### Exercise description
Repeat every record below exactly as it appears.

### Task input
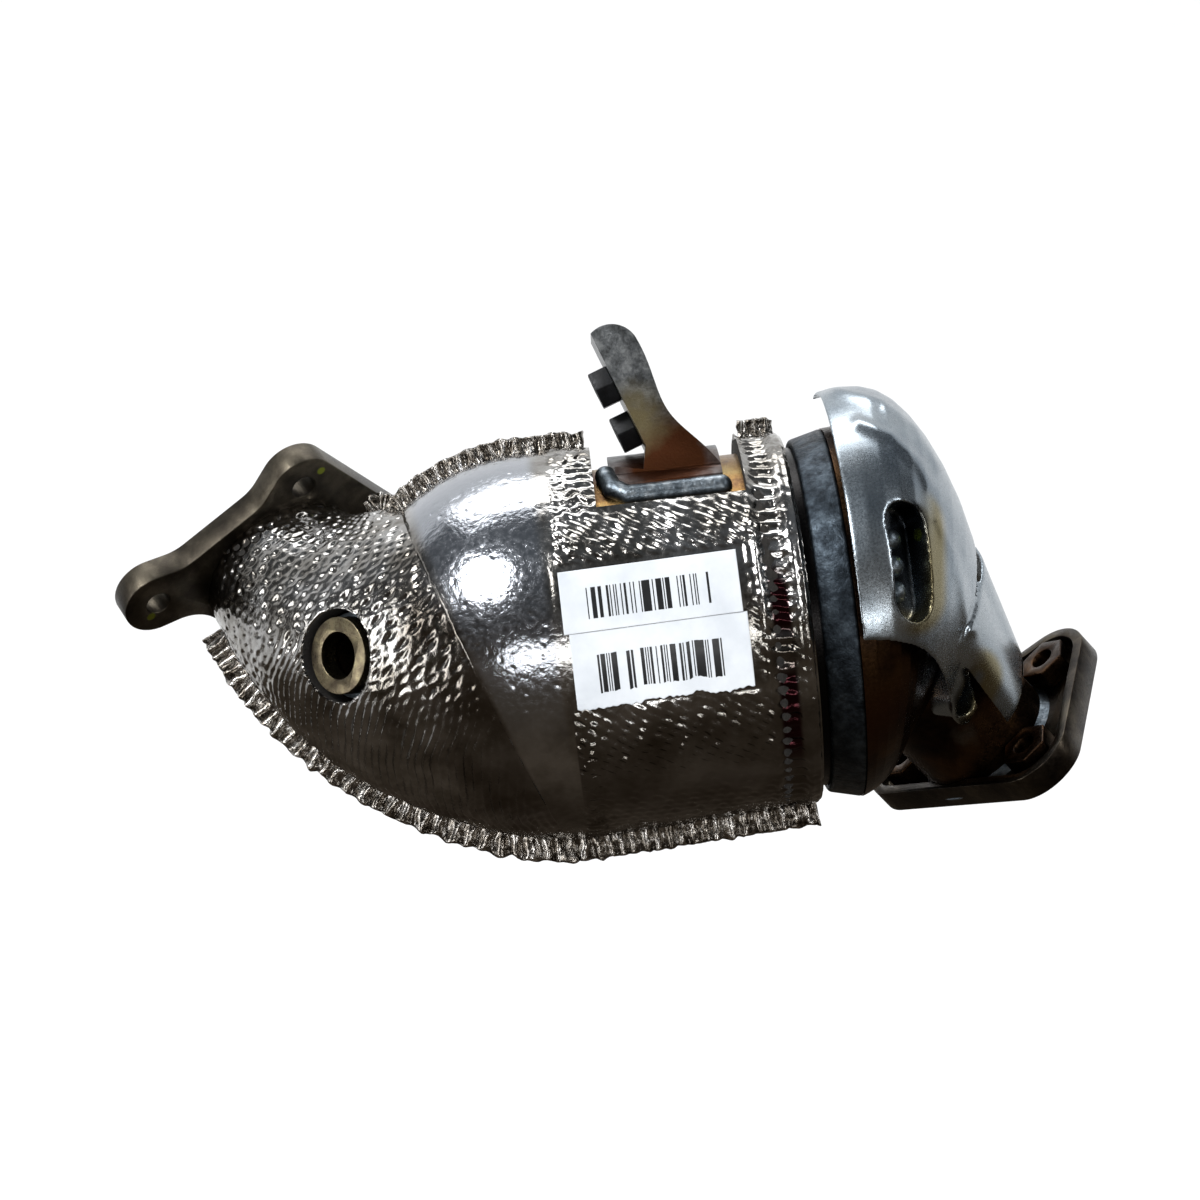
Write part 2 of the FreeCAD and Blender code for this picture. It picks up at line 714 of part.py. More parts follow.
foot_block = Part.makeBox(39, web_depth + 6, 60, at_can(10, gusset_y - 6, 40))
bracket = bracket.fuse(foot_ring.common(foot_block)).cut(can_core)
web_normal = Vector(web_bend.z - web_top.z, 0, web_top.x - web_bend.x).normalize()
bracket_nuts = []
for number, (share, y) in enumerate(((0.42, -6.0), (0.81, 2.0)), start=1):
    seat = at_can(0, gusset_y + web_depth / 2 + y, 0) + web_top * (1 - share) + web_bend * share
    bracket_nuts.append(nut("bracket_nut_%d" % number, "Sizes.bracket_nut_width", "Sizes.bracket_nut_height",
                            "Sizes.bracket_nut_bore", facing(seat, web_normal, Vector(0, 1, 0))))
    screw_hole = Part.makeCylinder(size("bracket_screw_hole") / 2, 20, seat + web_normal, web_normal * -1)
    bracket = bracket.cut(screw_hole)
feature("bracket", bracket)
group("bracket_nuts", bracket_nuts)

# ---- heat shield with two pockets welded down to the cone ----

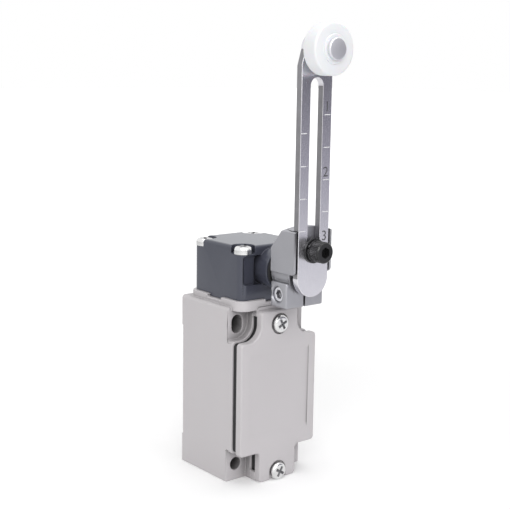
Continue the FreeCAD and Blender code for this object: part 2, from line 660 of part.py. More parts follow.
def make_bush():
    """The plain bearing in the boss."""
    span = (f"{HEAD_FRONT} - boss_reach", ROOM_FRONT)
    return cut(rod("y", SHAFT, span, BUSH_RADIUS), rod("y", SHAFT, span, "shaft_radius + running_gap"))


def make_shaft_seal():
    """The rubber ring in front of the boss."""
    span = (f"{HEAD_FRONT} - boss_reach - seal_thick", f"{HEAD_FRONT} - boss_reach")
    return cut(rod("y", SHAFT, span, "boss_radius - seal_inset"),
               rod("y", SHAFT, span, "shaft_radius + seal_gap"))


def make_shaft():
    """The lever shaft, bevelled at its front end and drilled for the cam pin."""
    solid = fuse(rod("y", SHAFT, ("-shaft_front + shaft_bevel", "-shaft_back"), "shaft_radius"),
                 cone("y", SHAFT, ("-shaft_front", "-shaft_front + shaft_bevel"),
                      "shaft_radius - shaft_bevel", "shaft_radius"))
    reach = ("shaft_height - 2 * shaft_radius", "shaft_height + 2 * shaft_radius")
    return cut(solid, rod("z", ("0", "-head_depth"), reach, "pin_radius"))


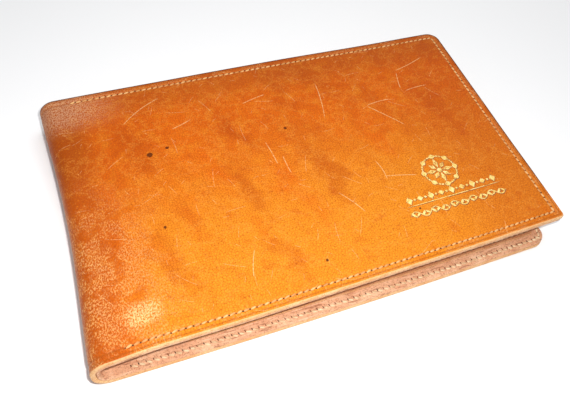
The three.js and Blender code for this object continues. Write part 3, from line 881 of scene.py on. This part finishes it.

### Written response
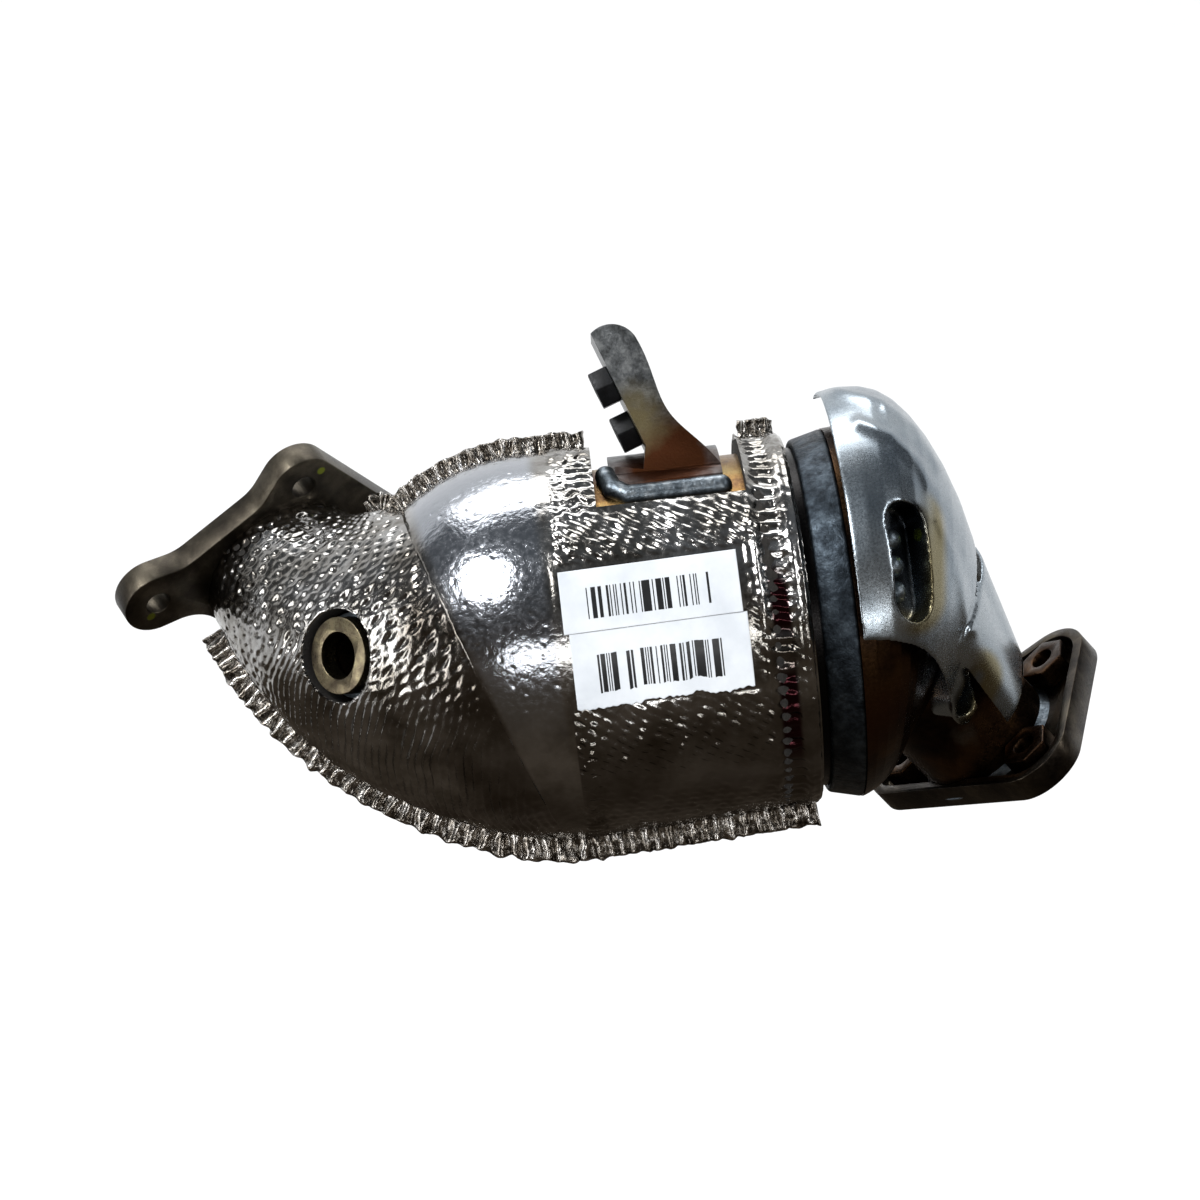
Write part 2 of the FreeCAD and Blender code for this picture. It picks up at line 714 of part.py. More parts follow.
foot_block = Part.makeBox(39, web_depth + 6, 60, at_can(10, gusset_y - 6, 40))
bracket = bracket.fuse(foot_ring.common(foot_block)).cut(can_core)
web_normal = Vector(web_bend.z - web_top.z, 0, web_top.x - web_bend.x).normalize()
bracket_nuts = []
for number, (share, y) in enumerate(((0.42, -6.0), (0.81, 2.0)), start=1):
    seat = at_can(0, gusset_y + web_depth / 2 + y, 0) + web_top * (1 - share) + web_bend * share
    bracket_nuts.append(nut("bracket_nut_%d" % number, "Sizes.bracket_nut_width", "Sizes.bracket_nut_height",
                            "Sizes.bracket_nut_bore", facing(seat, web_normal, Vector(0, 1, 0))))
    screw_hole = Part.makeCylinder(size("bracket_screw_hole") / 2, 20, seat + web_normal, web_normal * -1)
    bracket = bracket.cut(screw_hole)
feature("bracket", bracket)
group("bracket_nuts", bracket_nuts)

# ---- heat shield with two pockets welded down to the cone ----

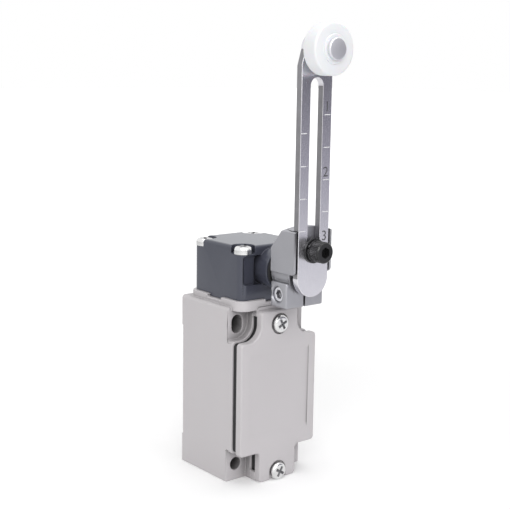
Continue the FreeCAD and Blender code for this object: part 2, from line 660 of part.py. More parts follow.
def make_bush():
    """The plain bearing in the boss."""
    span = (f"{HEAD_FRONT} - boss_reach", ROOM_FRONT)
    return cut(rod("y", SHAFT, span, BUSH_RADIUS), rod("y", SHAFT, span, "shaft_radius + running_gap"))


def make_shaft_seal():
    """The rubber ring in front of the boss."""
    span = (f"{HEAD_FRONT} - boss_reach - seal_thick", f"{HEAD_FRONT} - boss_reach")
    return cut(rod("y", SHAFT, span, "boss_radius - seal_inset"),
               rod("y", SHAFT, span, "shaft_radius + seal_gap"))


def make_shaft():
    """The lever shaft, bevelled at its front end and drilled for the cam pin."""
    solid = fuse(rod("y", SHAFT, ("-shaft_front + shaft_bevel", "-shaft_back"), "shaft_radius"),
                 cone("y", SHAFT, ("-shaft_front", "-shaft_front + shaft_bevel"),
                      "shaft_radius - shaft_bevel", "shaft_radius"))
    reach = ("shaft_height - 2 * shaft_radius", "shaft_height + 2 * shaft_radius")
    return cut(solid, rod("z", ("0", "-head_depth"), reach, "pin_radius"))


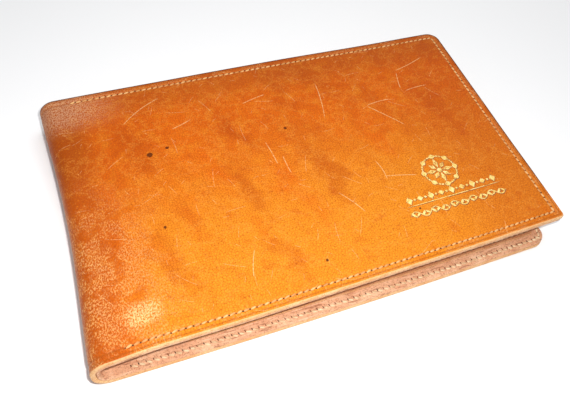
The three.js and Blender code for this object continues. Write part 3, from line 881 of scene.py on. This part finishes it.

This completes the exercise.